Many of us are proud of our gardens in June. Fresh and fecund with roses, early clematis, lupins and foxgloves - they're a sight to behold. Pinks, blues, purples and whites they create a picture that could sit comfortably in any of the glossy gardening magazines. All that mulching, winter reading, pouring through catalogues, and the turning of compost heaps has paid off. We are good gardeners. No! We are great gardeners! Let’s have a summer party and open the garden for all to admire.
And then comes July. The early summer performers are over, their foliage starts to look scruffy and their flower stems collapse onto neighbouring plants. Cancel the Pimms. Cancel the strawberries and cream. We’re not good gardeners after all.
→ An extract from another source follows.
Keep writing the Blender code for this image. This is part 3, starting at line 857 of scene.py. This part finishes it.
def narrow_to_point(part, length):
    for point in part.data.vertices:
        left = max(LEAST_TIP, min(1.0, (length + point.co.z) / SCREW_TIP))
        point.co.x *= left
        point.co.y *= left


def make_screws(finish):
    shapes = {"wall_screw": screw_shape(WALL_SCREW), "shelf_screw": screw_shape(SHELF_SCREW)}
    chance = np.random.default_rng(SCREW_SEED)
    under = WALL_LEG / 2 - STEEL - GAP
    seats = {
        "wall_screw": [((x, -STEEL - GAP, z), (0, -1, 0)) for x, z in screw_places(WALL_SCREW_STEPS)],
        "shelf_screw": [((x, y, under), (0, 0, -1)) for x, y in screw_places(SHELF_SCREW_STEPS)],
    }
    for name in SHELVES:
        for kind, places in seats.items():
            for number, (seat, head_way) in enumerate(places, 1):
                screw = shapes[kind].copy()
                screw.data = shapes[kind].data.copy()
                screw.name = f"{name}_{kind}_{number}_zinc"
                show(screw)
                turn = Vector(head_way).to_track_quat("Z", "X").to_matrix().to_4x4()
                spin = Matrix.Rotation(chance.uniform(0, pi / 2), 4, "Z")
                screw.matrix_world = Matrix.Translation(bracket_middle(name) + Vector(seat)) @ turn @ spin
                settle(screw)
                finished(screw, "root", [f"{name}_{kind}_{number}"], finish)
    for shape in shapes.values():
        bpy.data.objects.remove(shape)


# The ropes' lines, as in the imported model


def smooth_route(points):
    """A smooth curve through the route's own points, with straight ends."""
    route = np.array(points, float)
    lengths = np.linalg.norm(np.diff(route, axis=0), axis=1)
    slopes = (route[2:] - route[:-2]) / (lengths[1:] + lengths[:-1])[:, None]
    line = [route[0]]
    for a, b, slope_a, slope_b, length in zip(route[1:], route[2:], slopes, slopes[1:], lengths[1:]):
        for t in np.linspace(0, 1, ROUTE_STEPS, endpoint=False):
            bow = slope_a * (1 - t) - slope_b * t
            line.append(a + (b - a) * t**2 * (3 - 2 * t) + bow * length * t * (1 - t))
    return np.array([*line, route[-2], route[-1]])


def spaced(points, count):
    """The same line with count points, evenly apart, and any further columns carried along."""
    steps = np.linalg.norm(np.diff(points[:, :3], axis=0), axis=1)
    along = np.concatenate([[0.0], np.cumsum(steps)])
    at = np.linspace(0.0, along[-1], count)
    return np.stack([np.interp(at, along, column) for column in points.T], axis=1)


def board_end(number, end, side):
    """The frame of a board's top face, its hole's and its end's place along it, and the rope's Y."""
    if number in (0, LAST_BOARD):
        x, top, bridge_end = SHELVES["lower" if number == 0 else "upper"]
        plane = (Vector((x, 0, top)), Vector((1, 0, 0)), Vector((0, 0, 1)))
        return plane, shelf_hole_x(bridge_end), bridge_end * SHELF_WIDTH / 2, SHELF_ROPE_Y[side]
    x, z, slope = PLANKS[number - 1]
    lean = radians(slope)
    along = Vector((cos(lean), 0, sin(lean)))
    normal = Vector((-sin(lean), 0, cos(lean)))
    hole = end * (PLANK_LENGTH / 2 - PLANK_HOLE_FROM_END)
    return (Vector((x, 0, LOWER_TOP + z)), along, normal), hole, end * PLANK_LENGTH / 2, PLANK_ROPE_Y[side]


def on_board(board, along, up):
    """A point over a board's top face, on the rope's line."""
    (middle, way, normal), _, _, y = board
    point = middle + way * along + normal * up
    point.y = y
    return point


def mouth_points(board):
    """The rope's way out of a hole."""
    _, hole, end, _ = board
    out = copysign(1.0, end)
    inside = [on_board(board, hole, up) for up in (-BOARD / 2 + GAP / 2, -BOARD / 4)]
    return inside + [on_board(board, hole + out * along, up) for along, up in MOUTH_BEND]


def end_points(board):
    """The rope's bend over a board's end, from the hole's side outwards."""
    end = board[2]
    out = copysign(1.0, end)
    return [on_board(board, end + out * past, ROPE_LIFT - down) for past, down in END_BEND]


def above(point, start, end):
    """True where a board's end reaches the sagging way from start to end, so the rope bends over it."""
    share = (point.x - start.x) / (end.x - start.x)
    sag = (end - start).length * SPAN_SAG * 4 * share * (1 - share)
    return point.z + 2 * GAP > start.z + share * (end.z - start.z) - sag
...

We’ve all experienced the midsummer crash. A garden once vibrant now looking dull and hungover, but there are ways to avoid the lull. Early geraniums, lupins, delphiniums, and oriental poppies can all be cut to the ground after flowering. New growth will follow erupting into a neat dome of fresh foliage and quite often a second flush of flowers. Roses can be deadheaded, the faded blooms nipped off with secateurs just above the nearest leaf. Foxgloves, their flowers now over can be completely removed or their tired flower spikes cut off resulting in a second bout of shorter but no less beautiful blooms.
Now it’s the turn of those hardy annuals that you've been rearing with loving care. They can be planted out where new space has been created securing the future of the garden up until the first frosts. Maybe then, we can once again reassess our horticultural ambitions.